Les revenus de Sula ont connu, ces dix dernières années, une croissance annuelle moyenne de plus de 13%. Ils s'élevaient à 4,5 milliards de roupies (53 millions d'euros) avec un bénéfice net de 521 millions de roupies (6 millions d'euros) au dernier exercice.
Mercredi prochain, Sula Vineyards ouvrira la souscription de son introduction Bourse, visant à céder environ un tiers de parts de la société qui pourrait rapporter jusqu'à 9,6 milliards de roupies (110 millions d'euros) et la valoriserait à environ 333 millions d'euros.
M. Samant, 55 ans, prévoit de vendre environ 5% de sa participation de 27%.
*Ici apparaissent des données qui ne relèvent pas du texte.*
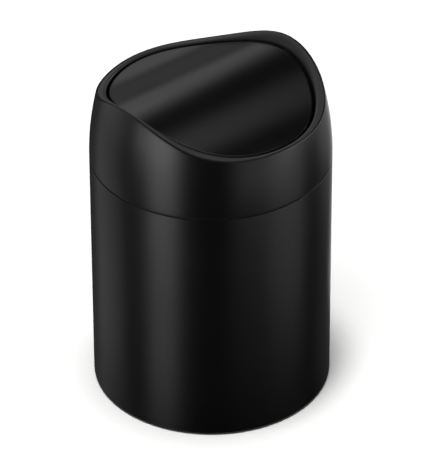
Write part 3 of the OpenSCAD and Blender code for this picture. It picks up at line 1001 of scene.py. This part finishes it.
@dataclass
class Collar:
    """The lift-off collar: skin, frame with the rim band, locating ring, screws, bushes and bumpers.

    Attributes:
        form: The can's form.
        ring: The rule that sets copies round Z.
        skin_t: Thickness of the collar's sheet.
        hem: Radius of its cut edges.
        gap: Clearance between the skin and the frame.
        frame_t: Wall of the frame behind the skin.
        deck_t: Thickness of the frame's deck.
        skirt_t: Wall of the skirt round the opening.
        skirt_drop: Depth of the skirt below the rim's low sides.
        inner_fillet: Radius of the rim band's inner edge at the low sides.
        outer_fillet: Radius of its outer edge.
        seam_ease: How far the skin's lower edge lies above the frame's foot.
        groove_w: Width of the shadow line between the skin and the band, beyond the clearance.
        groove_deep: Depth of that line.
        funnel_share: Share of the band that slopes down to the flap at the ends of the ridge.
        funnel_roundness: How round that slope is, from 0 for straight to 1 for a quarter of an ellipse.
        flap_reveal: How far the slope ends above the flap.
        stop_w: Width of a stop arm.
        bumper_t: Wall of a soft bumper.
        lug_t: Thickness of a screw lug.
        fit: Clearance of pressed pieces.
    """

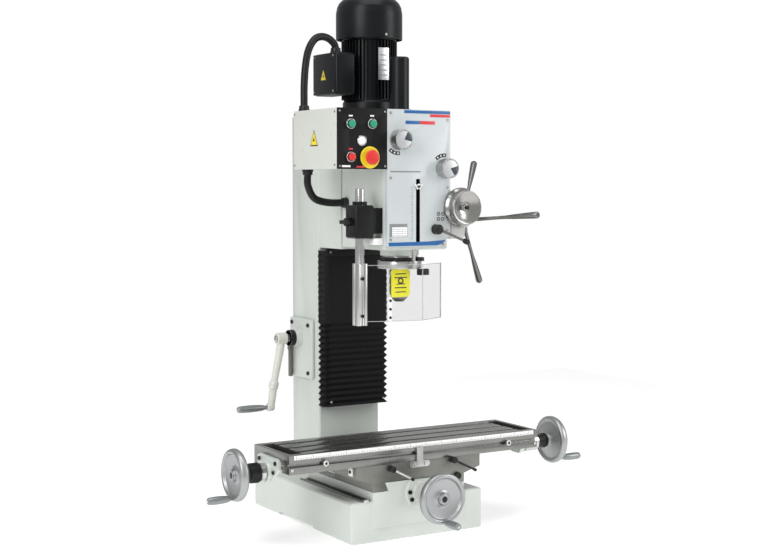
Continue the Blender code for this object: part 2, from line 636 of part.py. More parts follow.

Mais plusieurs introductions en Bourse récentes ont échoué - comme la société du paiement en ligne Paytm qui a perdu les trois quarts de sa valeur depuis son introduction en Bourse il y a un an - étant surévaluées selon les analystes.
L'ancien pionnier du vin Indage Vintners s'est retiré de la cote en 2011 accusant des dettes et des problèmes de trésorerie.
- "Le dernier verre de vin" -
Dans son prospectus d'introduction en Bourse, Sula a mis en garde contre le risque de "conditions climatiques défavorables" affectant la qualité du raisin.
Les agriculteurs de Nashik signalaient déjà des inondations et des sécheresses il y a près de dix ans, rappelle Prutha Vaze, responsable du programme climatique du World Resources Institute India, basé à Bombay.
Des températures moyennes plus élevées accélèrent le mûrissement des raisins, accompagné d'une baisse de l'acidité, d'une augmentation des sucres et par conséquent du taux d'alcool dans le vin.
Ces changements ont une incidence sur l'équilibre délicat des saveurs. Si les producteurs ne s'adaptent pas à l'évolution du climat, "il se pourrait qu'un jour (...) nous buvions le tout dernier verre de vin", prévient Mme Vaze.
Selon Ajit Balgi, fondateur de la société de conseil en vins et spiritueux The Happy High, basée à Bombay, les vins indiens les plus chers sont parvenus à une qualité de niveau international, même s'ils ont "un style indien".
"Ils n'ont pas le même goût qu'un vin australien ou français", dit-il, "l'Inde est trop proche de l'équateur, donc les raisins que nous choisissons sont les plus mûrs".
Les nouveaux buveurs ont tendance à préférer les vins "plus confiturés", explique-t-il, "leur première expérience du vin est celle de la sangria".
Mais Sula pourrait surtout subir la concurrence croissante des vins étrangers, qui représentent actuellement 17% du marché indien.
Un récent accord commercial avec son plus grand fournisseur, l'Australie, réduira les droits d'importation de certains vins, qui sont actuellement de 150%.
Mais, selon M. Balgi, le plus grand obstacle à l'expansion du vin indien reste son coût.
"Le prix d'un vin indien basique est comparable à celui d'une bouteille de rhum ou de whisky de base", rappelle-t-il, "la consommation de vin en Inde est faible parce que la population n'en a pas les moyens".